Organisations such  Planet Procurement, the Australian Centre for Corporate Social Responsibility, GECA and EY, for example, can be consulted for assistance and can help companies establish processes for documenting what they are achieving in relation to the standard.

Mr Mellon said there was a major difference between procurement and the conventional notion of purchasing. Purchasing is generally about getting the cheapest; procurement involves decisions around quality and reputation.

“Procurement is about taking a longer-term view … and long-term risk management.”

Failure to manage reputational risk is a business’s greatest cost

In a presentation last year on cleaning, FM and procurement trends for CMC Property Services, Mr Dutton, explained that the greatest cost any business can face is the failure to manage risk.

“Strategic risk management is the key to a new world of value,” he said.

This means aligning the company’s procurement with its other goals to create value.

The new way of managing supply and procurement is “getting there better, faster, cheaper, greener, safer”.

“Maturity is when you stop making excuses and make changes,” Mr Dutton said.

Risks that need to be managed include, for example, carcinogens in products.

“Sustainability is not just being green anymore; it is corporate social responsibility.”

Risk to a brand’s reputation can be the greatest cost to a business.

Having a social licence from stakeholders is key, as struggling coal companies in NSW are now discovering.

“The best thought leadership [in business] is talking about CSR as essential.”

It’s not just about value for money

Value for money is not the only consideration for procurement, Mr Dutton said.

To have a licence to operate, the “true total cost of ownership” has to be factored in.

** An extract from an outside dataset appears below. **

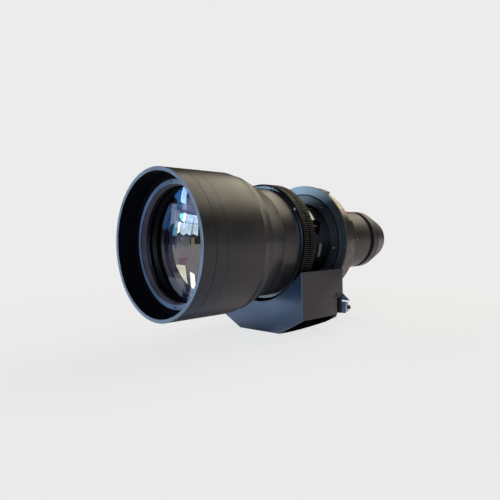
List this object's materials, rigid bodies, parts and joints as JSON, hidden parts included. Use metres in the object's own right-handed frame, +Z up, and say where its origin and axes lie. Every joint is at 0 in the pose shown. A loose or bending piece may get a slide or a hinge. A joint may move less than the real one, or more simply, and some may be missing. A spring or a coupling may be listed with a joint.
{
  "type": "projector lens",
  "caption": "Motorised zoom projection lens: hooded front barrel, toothed focus and zoom rings, drive box, bayonet ring and long rear barrel.",
  "frame": {"origin": "on the optical axis, in the plane of the bayonet ring's rear seat", "axes": "+Y along the optical axis toward the rear barrel that goes into the projector, +Z up with the drive box below, -Y toward the screen"},
  "size_m": [0.15, 0.3663, 0.1786],
  "materials": {
    "black_satin": "satin black anodised",
    "black_matte": "flat black inside paint",
    "black_sheet": "fine textured black paint",
    "bright_metal": "machined and passivated, faint rainbow tint",
    "front_glass": "coated optical glass",
    "inner_glass": "coated optical glass",
    "steel": "machined",
    "brass": "machined",
    "black_plastic": "moulded, satin",
    "board_green": "solder-resist lacquer",
    "gold_contact": "gold flash",
    "white_paint": "ink",
    "red_paint": "ink",
    "cream_plate": "satin",
    "grey_plate": "satin",
    "washer_white": "moulded"
  },
  "bodies": {
    "lens_core": {"main_barrel": "black_matte", "zoom_guide_tube": "black_matte", "zoom_index_line": "red_paint", "cam_retainer": "black_satin", "mount_flange": "black_satin", "bayonet_ring": "bright_metal", "mount_screws": "steel", "rear_barrel": "black_satin", "barrel_flange": "black_satin", "relay_front_cell": "black_matte", "relay_rear_cell": "black_matte", "relay_glasses": "inner_glass", "relay_stop_rings": "black_matte", "rear_collar": "black_matte", "rear_cell": "black_satin", "rear_element": "inner_glass", "box_front_plate": "black_sheet", "box_cover": "black_sheet", "box_screws": "steel", "box_rear_plate": "black_sheet", "motor_plate": "bright_metal", "motor_plate_screws": "steel", "drive_pillars": "steel", "focus_motor": "steel", "zoom_motor": "steel", "focus_sensor": "black_plastic", "zoom_sensor": "black_plastic", "control_board": "board_green", "dock_bracket": "bright_metal", "dock_connector": "black_plastic", "dock_contacts": "gold_contact", "dock_side_screw": "washer_white"},
    "focus_carriage": {"hood": "black_satin", "front_barrel": "black_satin", "front_cell": "black_matte", "front_element": "front_glass", "second_element": "inner_glass", "third_element": "inner_glass", "front_group_rings": "black_matte", "front_retaining_ring": "black_satin", "focus_key_pins": "steel"},
    "focus_ring": {"focus_gear_ring": "black_satin", "focus_helicoid_sleeve": "brass", "focus_index_dot": "white_paint"},
    "zoom_ring": {"zoom_gear_ring": "black_satin", "zoom_drive_plate": "black_satin", "drive_plate_screws": "steel", "zoom_cam_tube": "black_satin", "zoom_scale_plate": "cream_plate", "zoom_end_stop": "grey_plate"},
    "zoom_front_group": {"zoom_front_cell": "black_matte", "zoom_front_cell_glass": "inner_glass", "zoom_front_cell_followers": "brass"},
    "zoom_rear_group": {"zoom_rear_cell": "black_matte", "zoom_rear_cell_glass": "inner_glass", "zoom_rear_cell_followers": "brass"},
    "focus_pinion_body": {"focus_pinion": "brass"},
    "zoom_pinion_body": {"zoom_pinion": "brass"},
    "focus_sensor_body": {"focus_sensor_gear": "brass"},
    "zoom_sensor_body": {"zoom_sensor_gear": "brass"}
  },
  "joints": [
    {"name": "focus_ring_turn", "type": "hinge", "parent": "lens_core", "child": "focus_ring", "pos_m": [0, -0.088, 0], "axis": [0, 1, 0], "range_deg": [0, 60]},
    {"name": "focus_slide", "type": "slide", "parent": "lens_core", "child": "focus_carriage", "axis": [0, -1, 0], "range_m": [0, 0.005]},
    {"name": "focus_pinion_turn", "type": "hinge", "parent": "lens_core", "child": "focus_pinion_body", "pos_m": [-0.03077, -0.088, -0.06598], "axis": [0, 1, 0], "range_deg": [-564, 0]},
    {"name": "focus_sensor_turn", "type": "hinge", "parent": "lens_core", "child": "focus_sensor_body", "pos_m": [-0.04778, -0.088, -0.05306], "axis": [0, 1, 0], "range_deg": [-705, 0]},
    {"name": "zoom_ring_turn", "type": "hinge", "parent": "lens_core", "child": "zoom_ring", "pos_m": [0, -0.078, 0], "axis": [0, 1, 0], "range_deg": [0, 40]},
    {"name": "zoom_front_slide", "type": "slide", "parent": "lens_core", "child": "zoom_front_group", "axis": [0, -1, 0], "range_m": [0, 0.008]},
    {"name": "zoom_rear_slide", "type": "slide", "parent": "lens_core", "child": "zoom_rear_group", "axis": [0, 1, 0], "range_m": [0, 0.006]},
    {"name": "zoom_pinion_turn", "type": "hinge", "parent": "lens_core", "child": "zoom_pinion_body", "pos_m": [0.03077, -0.078, -0.06598], "axis": [0, 1, 0], "range_deg": [-376, 0]},
    {"name": "zoom_sensor_turn", "type": "hinge", "parent": "lens_core", "child": "zoom_sensor_body", "pos_m": [0.04778, -0.078, -0.05306], "axis": [0, 1, 0], "range_deg": [-470, 0]}
  ],
  "couplings": [
    {"joint": "focus_slide", "follows": "focus_ring_turn", "m_per_rad": 0.0047746},
    {"joint": "focus_pinion_turn", "follows": "focus_ring_turn", "ratio": -9.4},
    {"joint": "focus_sensor_turn", "follows": "focus_ring_turn", "ratio": -11.75},
    {"joint": "zoom_front_slide", "follows": "zoom_ring_turn", "m_per_rad": 0.011459},
    {"joint": "zoom_rear_slide", "follows": "zoom_ring_turn", "m_per_rad": 0.0085943},
    {"joint": "zoom_pinion_turn", "follows": "zoom_ring_turn", "ratio": -9.4},
    {"joint": "zoom_sensor_turn", "follows": "zoom_ring_turn", "ratio": -11.75}
  ]
}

He said research in 2005 that looked at the impact of supply chain shocks on 300 Wall Street firms showed that the major cost to these companies was not product recall. On average, the companies experienced a 20 per cent drop in share price that lasted on average for two years due to brand reputational damage.

Another example was companies selling clothing produced by the Savar factory in Bangladesh, where a building collapse caused the death of more than 1000 workers.

“The press got hold of it and consumers were at the forefront,” Mr Dutton told The Fifth Estate.

Consumers in the UK made it clear they would rather pay more for a shirt than have someone die making it for them, he said.

In the property sector, a 2013 United Voice investigation into conditions for cleaners in Melbourne’s CBD showed that many cleaning workers in Melbourne’s CBD offices were foreign students on below-award wages being exploited by subcontractor firms.

In 2012, a similar supply chain shock and consumer backlash hit Sherrin footballs in Australia, due to revelations of child labour exploitation used to manufacture goods.

In 2010, Foxcom in China was found to have engaged in worker exploitation and child labour in the manufacture of iPhones.

In 2007, Mr Dutton had to rip his own daughter’s Barbie out of her hands when it was uncovered that the manufacturer Mattel had allowed lead paint to be used in their production.

The bottom line is that some shareholders are willing to give up some degree of return for a “conscionable” product and a cleaner supply chain.

And consumers are “voting with their wallets”, Mr Dutton said.

They increasingly want to know where things come from and how they get there.

It’s also about business resilience

Supply chains in Australia have a “fragility” due to the low number of suppliers available within the domestic sphere.

When companies start sourcing goods and services from overseas, however, they encounter risks they may not have ever considered, such as volcanoes, pirates or floods in Pakistan.

Lean supply chains also mean fragile supply chains.

“We are quite vulnerable in Australia, therefore procurement becomes much more strategically important,” Mr Dutton said.